Конечно, писателю не возбраняется сказать себе: напишу-ка я о торговле недвижимостью — эта служба и опасна, и трудна, и на первый взгляд как будто не видна. Напишу про торговлю недвижимостью и покажу, если сумею, что мы все теряем дом, почва у нас уходит из-под ног, но при этом кое-кто кое-что приобретает.
Вижу усердный затылок старательного литератора и душевно радуюсь его стараниям. Многие страницы его труда подвигают меня даже вроде к некоторому катарсису. И какие типичные характеры в типичных обстоятельствах крушения поезда жизни — Елена Наумовна, Нина Михайловна, Николай Васильевич, кисло-сладкая парочка — брат и сестра — алкоголики…

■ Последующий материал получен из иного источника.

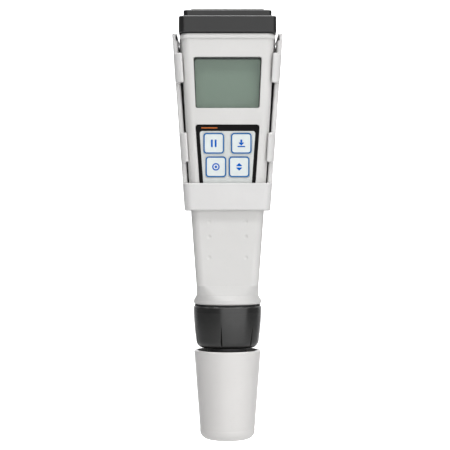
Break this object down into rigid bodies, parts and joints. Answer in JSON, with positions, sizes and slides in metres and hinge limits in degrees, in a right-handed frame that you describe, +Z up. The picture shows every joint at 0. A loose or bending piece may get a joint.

“Мы любим тех, кто потакает нашим маленьким слабостям. Эта книга потакает маленькой и невинной, но, очевидно, почти всеобщей слабости: нашему любопытству” (Макс Фрай, “Идеальный роман”). Любопытству того рода, который побуждает людей подсматривать в замочные скважины (есть, есть в романе и похожие персонажи) и увлеченно декламировать за обедом заметки из рубрики “Происшествие”. Любопытство просвещенное, которое заставляет на всякий случай искать вопроса на ответ: как это делается? Карел Чапек ничего не написал об операциях с недвижимостью. А Волос — да, написал. Теперь мы можем вместе с его героями зайти в престижный банк, пересчитать наличность, сдать кейс с нею на хранение в отдельном сейфе. Мы можем затвердить себе: в таких случаях следует заключить договор, но не следует излишне торопиться с его заключением… Вот персонажи “Недвижимости” то театрально тянут резину, вступают в сепаратные соглашения с другими маклерами-агентами, то вдруг требуют мгновенного осуществления сделки и при этом даже угрожающе сдвигают брови или насупливают узкие лбы. Разные бывают люди (дальше — замочная скважина).
Я люблю, когда меня просвещают. Особенно в тех вопросах, в которых у меня самого что-то получилось когда-то не слава богу. “Знаешь, как приятно нам письмо от тебя получить!” А как полезно-то.
Вообще-то я напрасно иронизирую. Потому что ведь должна быть польза и от литературы.
“Телефон послушно (кому послушно? — А.К.) зазвонил. “Продана!” — сказал я. Опять звонок. Господи. Иногда так и подмывает записать на автоответчик сообщение: “Сергей Капырин покончил с собой. Дождитесь сигнала, положите трубку и никогда больше сюда не звоните”. Я презрительно посмотрел на аппарат и открыл холодильник. Сделал бутерброд. Телефон звонил. Права Нина Михайловна, права: ну просто удивительно упрямые попадаются люди”.
Очень характерный отрывочек. Капырин все свое утомление жизнью вымещает то на телефоне, то на холодильнике. Слог писательский в такие минуты делается неинтересным, остроумие персонажа — узковедомственным.
Телефон — как смерть текста. Или угроза (ненатуральная) таковой. “Сядь и напиши получше”.
Напишет — как сможет.
“Смотрела фотографии, даже всплакнула. Помнишь, где ты в матроске и бескозырке? Ты очень гордился этой матроской.
(…)
Помнишь ли ты сестру Нины Кречетовой, Катю, прихрамывает. Я писала, что они квартиру продали. Несколько дней назад к ним ворвались какие-то бандиты и убили и ее и мать”.
Надо обязательно начать с приятного воспоминания, прежде чем сказать то, ради чего написано письмо. Письмо как литературный жанр остается столь же странно вежливым, как и нелитературные послания.
Опасно иметь дом. Еще опаснее его не иметь.
В романе очень много всего. Тут главное — не речевой этикет, а произвол автора. Много банальностей. Автор описывает, как по стеклу текут капли дождя, как ряды машин текут навстречу друг другу. В этом есть что-то детское — так старательно описывать то, что было уже описано до тебя. Персонаж вынужден много ездить — автор описывает, по каким улицам он ехал, где стоял у светофора, а где стоять, к счастью, не пришлось. Ко второму номеру журнала читатель выдыхается. Он понимает чистоту помыслов автора, но не понимает его обстоятельности.
“Понимание — всего лишь привыкание. Все в жизни можно понять, потому что ко всему в жизни можно привыкнуть”.
Гм, как многозначительно! Я, например, не могу привыкнуть к тому, что хорошую повесть непременно стараются превратить в средний роман. Хочется, конечно, иметь квартирку попросторнее, но зачем в нее столько букв сразу помещать?